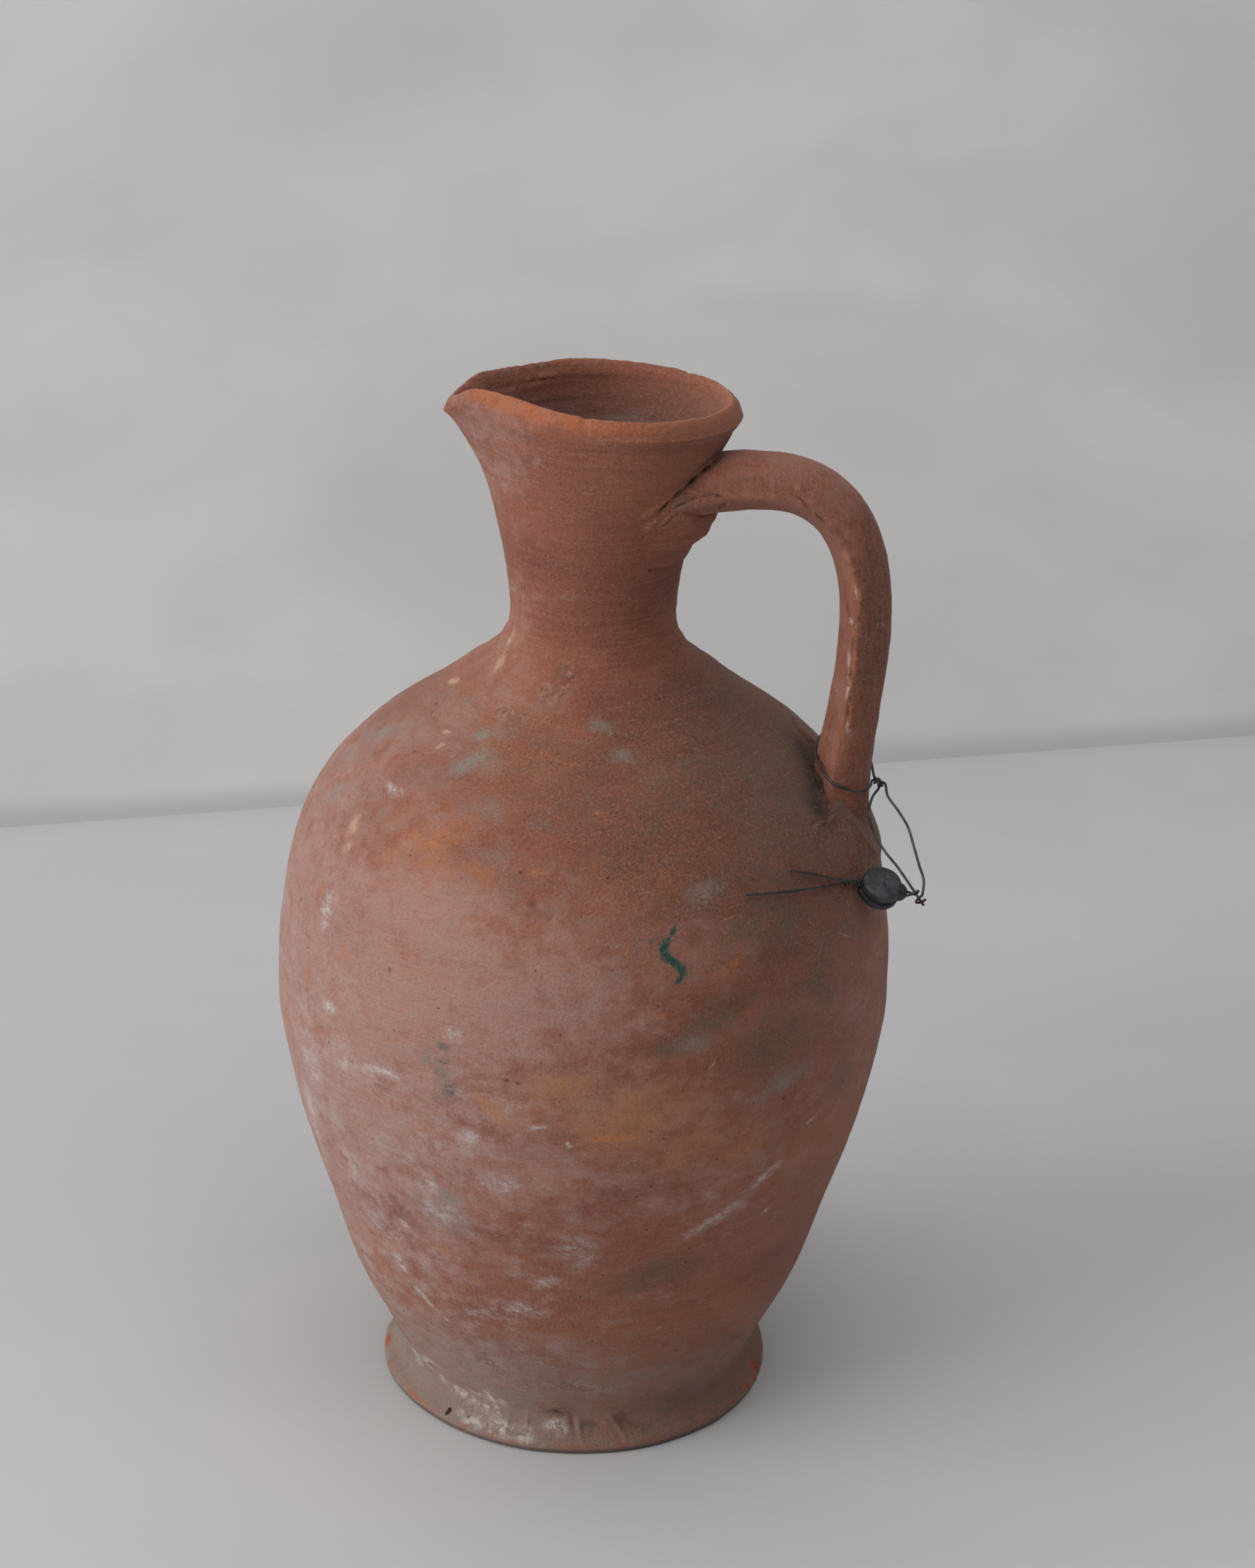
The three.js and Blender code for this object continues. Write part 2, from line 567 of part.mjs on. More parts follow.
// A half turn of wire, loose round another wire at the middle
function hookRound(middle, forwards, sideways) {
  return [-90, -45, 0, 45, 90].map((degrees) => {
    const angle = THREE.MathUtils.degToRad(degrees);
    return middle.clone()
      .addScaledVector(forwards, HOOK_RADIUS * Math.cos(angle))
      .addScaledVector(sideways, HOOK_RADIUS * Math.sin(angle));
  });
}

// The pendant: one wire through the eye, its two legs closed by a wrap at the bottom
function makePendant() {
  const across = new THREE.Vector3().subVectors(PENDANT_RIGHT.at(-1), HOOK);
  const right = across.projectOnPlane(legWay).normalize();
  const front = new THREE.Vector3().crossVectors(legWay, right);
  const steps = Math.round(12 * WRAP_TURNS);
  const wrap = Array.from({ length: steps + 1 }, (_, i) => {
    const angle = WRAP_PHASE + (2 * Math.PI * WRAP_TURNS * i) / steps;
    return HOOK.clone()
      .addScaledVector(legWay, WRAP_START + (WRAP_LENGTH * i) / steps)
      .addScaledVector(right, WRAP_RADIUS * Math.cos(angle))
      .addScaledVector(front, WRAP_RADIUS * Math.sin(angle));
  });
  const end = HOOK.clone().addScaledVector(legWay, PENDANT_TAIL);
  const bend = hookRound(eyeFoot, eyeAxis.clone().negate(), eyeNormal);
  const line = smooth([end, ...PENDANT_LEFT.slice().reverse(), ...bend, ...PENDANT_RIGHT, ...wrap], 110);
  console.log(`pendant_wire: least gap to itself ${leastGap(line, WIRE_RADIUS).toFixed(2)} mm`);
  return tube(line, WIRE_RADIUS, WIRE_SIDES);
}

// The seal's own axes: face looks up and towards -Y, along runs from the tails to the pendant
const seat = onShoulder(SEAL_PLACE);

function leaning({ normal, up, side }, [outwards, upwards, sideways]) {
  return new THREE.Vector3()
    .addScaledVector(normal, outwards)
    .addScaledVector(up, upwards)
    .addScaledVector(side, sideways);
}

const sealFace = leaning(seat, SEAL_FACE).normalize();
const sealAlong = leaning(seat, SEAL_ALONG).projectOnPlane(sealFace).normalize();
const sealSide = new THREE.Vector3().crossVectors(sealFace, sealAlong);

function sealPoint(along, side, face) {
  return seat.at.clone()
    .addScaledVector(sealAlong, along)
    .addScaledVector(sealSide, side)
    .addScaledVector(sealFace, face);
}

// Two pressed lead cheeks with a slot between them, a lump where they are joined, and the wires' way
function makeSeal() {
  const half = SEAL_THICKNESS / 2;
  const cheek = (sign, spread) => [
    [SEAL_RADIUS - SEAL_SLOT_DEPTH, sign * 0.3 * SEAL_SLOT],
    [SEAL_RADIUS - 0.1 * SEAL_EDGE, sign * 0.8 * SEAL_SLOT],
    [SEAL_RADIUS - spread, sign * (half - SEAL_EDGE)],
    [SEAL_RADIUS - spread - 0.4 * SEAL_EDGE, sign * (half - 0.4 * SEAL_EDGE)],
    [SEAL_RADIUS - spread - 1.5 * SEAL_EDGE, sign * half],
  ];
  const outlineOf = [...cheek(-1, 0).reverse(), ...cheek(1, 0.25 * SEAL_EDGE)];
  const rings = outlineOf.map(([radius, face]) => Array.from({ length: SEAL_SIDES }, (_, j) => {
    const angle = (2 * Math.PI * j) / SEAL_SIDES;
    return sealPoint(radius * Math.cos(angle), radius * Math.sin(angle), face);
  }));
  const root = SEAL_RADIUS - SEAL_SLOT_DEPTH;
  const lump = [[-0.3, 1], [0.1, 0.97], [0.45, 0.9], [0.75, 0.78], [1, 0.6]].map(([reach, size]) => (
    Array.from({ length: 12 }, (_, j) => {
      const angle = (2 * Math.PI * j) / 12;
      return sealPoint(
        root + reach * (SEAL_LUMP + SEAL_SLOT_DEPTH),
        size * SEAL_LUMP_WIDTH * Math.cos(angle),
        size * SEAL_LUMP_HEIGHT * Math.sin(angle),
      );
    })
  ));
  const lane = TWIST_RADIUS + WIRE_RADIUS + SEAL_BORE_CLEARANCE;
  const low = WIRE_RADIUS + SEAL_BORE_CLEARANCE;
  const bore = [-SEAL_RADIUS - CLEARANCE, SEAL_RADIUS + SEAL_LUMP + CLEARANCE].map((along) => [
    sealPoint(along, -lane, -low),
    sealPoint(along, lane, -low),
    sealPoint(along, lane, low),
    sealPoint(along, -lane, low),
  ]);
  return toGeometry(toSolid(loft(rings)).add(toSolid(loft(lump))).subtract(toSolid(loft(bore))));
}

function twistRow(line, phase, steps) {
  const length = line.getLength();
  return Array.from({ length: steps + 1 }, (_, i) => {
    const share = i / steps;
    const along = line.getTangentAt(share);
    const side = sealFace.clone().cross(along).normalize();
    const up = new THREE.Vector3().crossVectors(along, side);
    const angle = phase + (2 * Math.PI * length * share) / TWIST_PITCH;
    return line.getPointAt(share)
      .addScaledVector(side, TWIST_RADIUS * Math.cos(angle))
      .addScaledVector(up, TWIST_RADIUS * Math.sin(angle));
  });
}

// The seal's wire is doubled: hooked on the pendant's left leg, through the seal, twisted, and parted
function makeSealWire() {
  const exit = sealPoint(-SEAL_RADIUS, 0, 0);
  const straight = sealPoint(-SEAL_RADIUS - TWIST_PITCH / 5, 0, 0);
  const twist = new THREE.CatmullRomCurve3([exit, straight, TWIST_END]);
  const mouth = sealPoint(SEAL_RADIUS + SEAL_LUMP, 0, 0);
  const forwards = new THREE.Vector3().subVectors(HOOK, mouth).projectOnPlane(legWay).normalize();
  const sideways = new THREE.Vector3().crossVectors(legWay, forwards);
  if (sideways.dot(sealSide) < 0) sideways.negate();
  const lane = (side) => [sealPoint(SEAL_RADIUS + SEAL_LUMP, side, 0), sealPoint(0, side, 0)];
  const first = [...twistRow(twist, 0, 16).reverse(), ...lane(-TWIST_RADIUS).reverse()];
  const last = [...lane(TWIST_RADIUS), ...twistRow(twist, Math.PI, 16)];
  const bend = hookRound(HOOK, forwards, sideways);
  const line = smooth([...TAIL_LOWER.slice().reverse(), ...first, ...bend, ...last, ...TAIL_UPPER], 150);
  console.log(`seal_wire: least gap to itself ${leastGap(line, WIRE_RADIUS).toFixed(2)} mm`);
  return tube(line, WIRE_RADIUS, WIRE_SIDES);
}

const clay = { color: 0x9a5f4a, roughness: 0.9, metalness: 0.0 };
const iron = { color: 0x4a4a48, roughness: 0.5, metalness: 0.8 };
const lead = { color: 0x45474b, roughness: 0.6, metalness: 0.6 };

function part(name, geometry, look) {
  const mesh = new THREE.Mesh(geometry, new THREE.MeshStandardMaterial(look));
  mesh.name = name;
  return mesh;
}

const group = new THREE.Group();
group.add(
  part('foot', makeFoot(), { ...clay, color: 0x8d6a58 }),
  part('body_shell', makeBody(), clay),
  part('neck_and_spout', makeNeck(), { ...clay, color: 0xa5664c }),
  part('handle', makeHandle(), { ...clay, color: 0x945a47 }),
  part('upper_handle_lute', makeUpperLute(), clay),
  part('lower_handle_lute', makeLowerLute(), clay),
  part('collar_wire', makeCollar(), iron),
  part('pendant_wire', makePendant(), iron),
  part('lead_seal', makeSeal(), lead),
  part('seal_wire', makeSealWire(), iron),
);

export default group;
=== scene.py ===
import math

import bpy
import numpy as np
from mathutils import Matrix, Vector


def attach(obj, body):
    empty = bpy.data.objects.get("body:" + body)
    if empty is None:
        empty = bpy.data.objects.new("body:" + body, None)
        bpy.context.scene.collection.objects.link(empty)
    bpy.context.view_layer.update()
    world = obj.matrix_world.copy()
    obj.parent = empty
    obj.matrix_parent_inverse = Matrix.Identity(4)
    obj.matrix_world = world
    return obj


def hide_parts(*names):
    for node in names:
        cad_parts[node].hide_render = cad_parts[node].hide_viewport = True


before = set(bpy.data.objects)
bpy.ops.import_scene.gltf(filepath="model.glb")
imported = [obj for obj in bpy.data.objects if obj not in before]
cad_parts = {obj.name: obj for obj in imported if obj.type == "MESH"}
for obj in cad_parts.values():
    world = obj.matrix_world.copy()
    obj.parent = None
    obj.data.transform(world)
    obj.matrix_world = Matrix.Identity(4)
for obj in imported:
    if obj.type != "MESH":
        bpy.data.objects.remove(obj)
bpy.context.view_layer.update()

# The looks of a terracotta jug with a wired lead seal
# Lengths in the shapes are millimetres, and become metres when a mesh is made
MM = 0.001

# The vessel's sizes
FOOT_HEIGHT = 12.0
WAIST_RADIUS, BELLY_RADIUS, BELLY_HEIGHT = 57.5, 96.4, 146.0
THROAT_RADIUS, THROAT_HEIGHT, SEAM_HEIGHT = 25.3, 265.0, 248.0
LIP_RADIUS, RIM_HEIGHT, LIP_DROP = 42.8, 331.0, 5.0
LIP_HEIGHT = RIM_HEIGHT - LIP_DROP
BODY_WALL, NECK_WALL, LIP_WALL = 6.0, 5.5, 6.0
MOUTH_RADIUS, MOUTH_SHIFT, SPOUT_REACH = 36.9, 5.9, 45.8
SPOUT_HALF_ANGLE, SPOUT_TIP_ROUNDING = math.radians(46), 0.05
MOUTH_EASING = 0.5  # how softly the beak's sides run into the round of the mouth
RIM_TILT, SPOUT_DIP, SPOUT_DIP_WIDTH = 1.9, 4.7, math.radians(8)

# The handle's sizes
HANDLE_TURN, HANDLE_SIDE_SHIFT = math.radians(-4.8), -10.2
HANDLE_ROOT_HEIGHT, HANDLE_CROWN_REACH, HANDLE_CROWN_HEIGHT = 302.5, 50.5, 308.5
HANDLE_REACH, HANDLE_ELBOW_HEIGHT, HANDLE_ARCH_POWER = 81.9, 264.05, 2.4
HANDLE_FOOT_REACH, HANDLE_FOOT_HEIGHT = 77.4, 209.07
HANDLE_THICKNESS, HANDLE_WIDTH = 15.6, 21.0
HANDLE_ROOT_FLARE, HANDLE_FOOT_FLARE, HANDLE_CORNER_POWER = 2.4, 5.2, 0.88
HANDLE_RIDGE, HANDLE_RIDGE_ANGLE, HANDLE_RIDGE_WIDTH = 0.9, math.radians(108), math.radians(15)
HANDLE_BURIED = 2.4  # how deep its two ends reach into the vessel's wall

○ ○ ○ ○

JOB:
Reproduce only the lines from the top of the material through the one bearing "const seat = onShoulder(SEAL_PLACE);", each exactly as it stands.

IN RESPONSE:
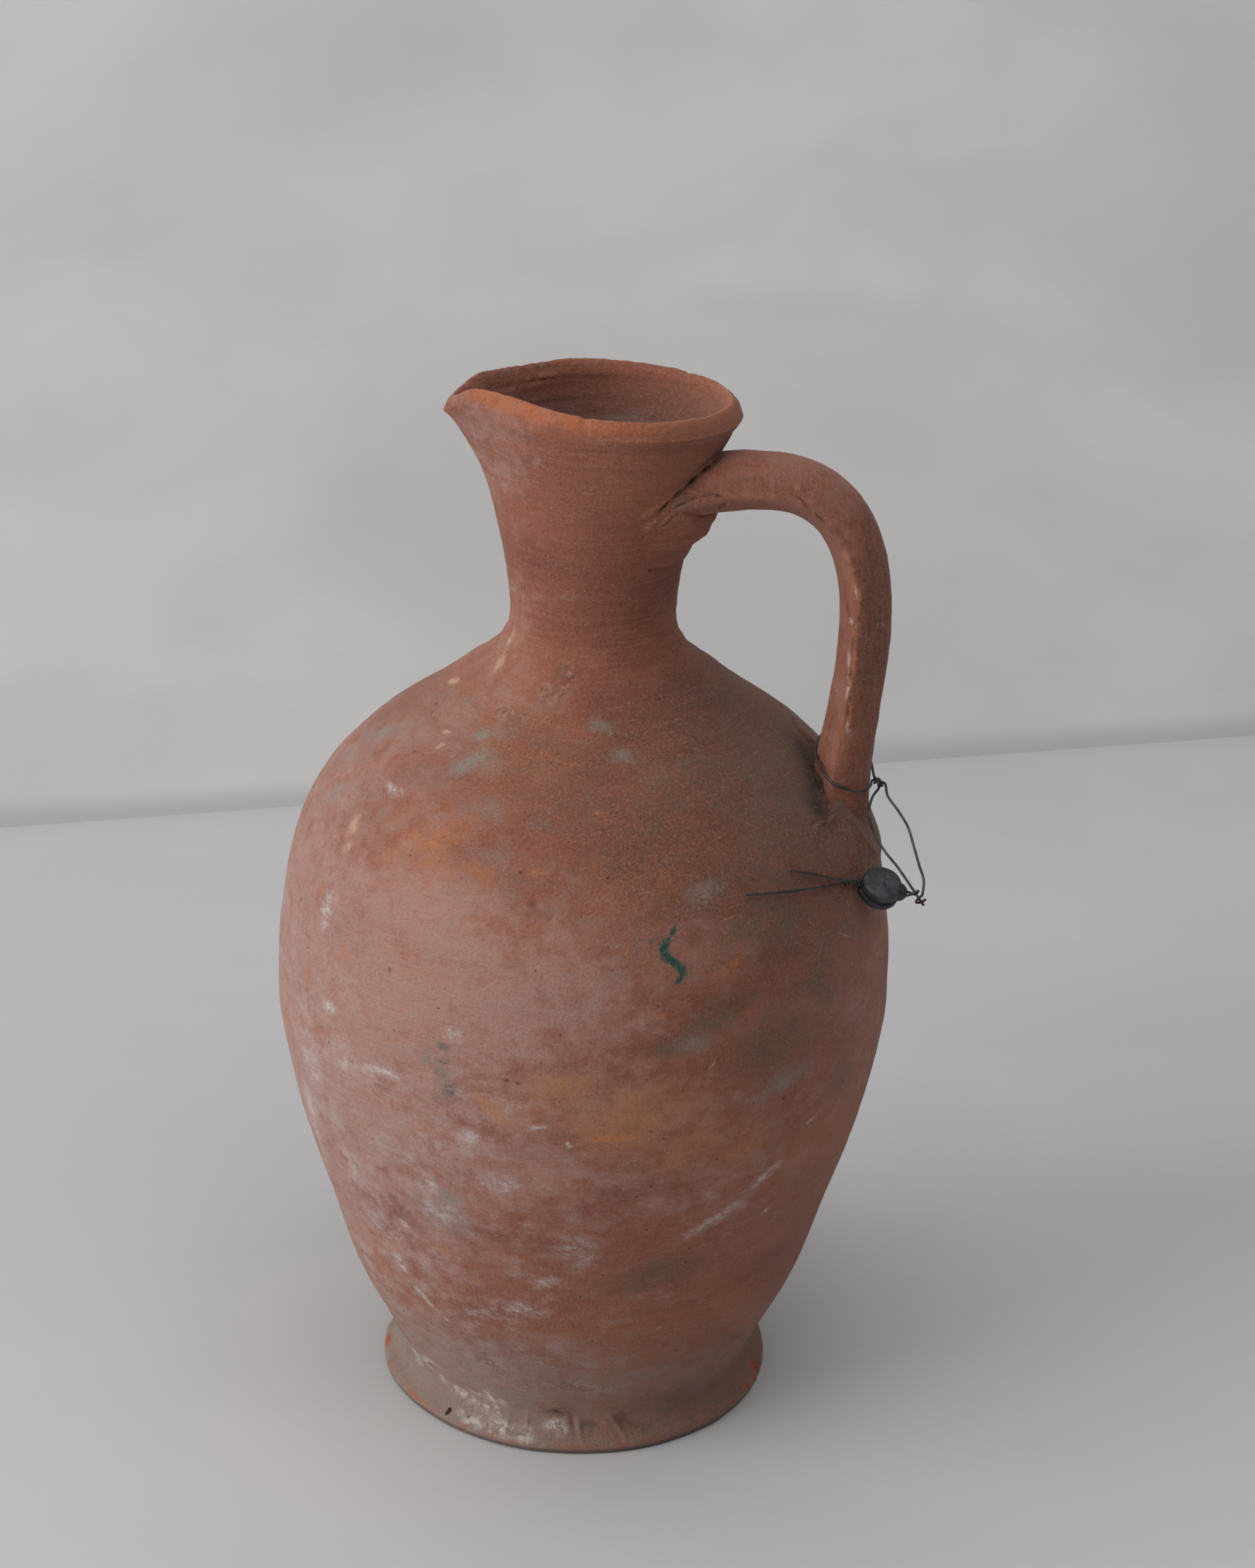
The three.js and Blender code for this object continues. Write part 2, from line 567 of part.mjs on. More parts follow.
// A half turn of wire, loose round another wire at the middle
function hookRound(middle, forwards, sideways) {
  return [-90, -45, 0, 45, 90].map((degrees) => {
    const angle = THREE.MathUtils.degToRad(degrees);
    return middle.clone()
      .addScaledVector(forwards, HOOK_RADIUS * Math.cos(angle))
      .addScaledVector(sideways, HOOK_RADIUS * Math.sin(angle));
  });
}

// The pendant: one wire through the eye, its two legs closed by a wrap at the bottom
function makePendant() {
  const across = new THREE.Vector3().subVectors(PENDANT_RIGHT.at(-1), HOOK);
  const right = across.projectOnPlane(legWay).normalize();
  const front = new THREE.Vector3().crossVectors(legWay, right);
  const steps = Math.round(12 * WRAP_TURNS);
  const wrap = Array.from({ length: steps + 1 }, (_, i) => {
    const angle = WRAP_PHASE + (2 * Math.PI * WRAP_TURNS * i) / steps;
    return HOOK.clone()
      .addScaledVector(legWay, WRAP_START + (WRAP_LENGTH * i) / steps)
      .addScaledVector(right, WRAP_RADIUS * Math.cos(angle))
      .addScaledVector(front, WRAP_RADIUS * Math.sin(angle));
  });
  const end = HOOK.clone().addScaledVector(legWay, PENDANT_TAIL);
  const bend = hookRound(eyeFoot, eyeAxis.clone().negate(), eyeNormal);
  const line = smooth([end, ...PENDANT_LEFT.slice().reverse(), ...bend, ...PENDANT_RIGHT, ...wrap], 110);
  console.log(`pendant_wire: least gap to itself ${leastGap(line, WIRE_RADIUS).toFixed(2)} mm`);
  return tube(line, WIRE_RADIUS, WIRE_SIDES);
}

// The seal's own axes: face looks up and towards -Y, along runs from the tails to the pendant
const seat = onShoulder(SEAL_PLACE);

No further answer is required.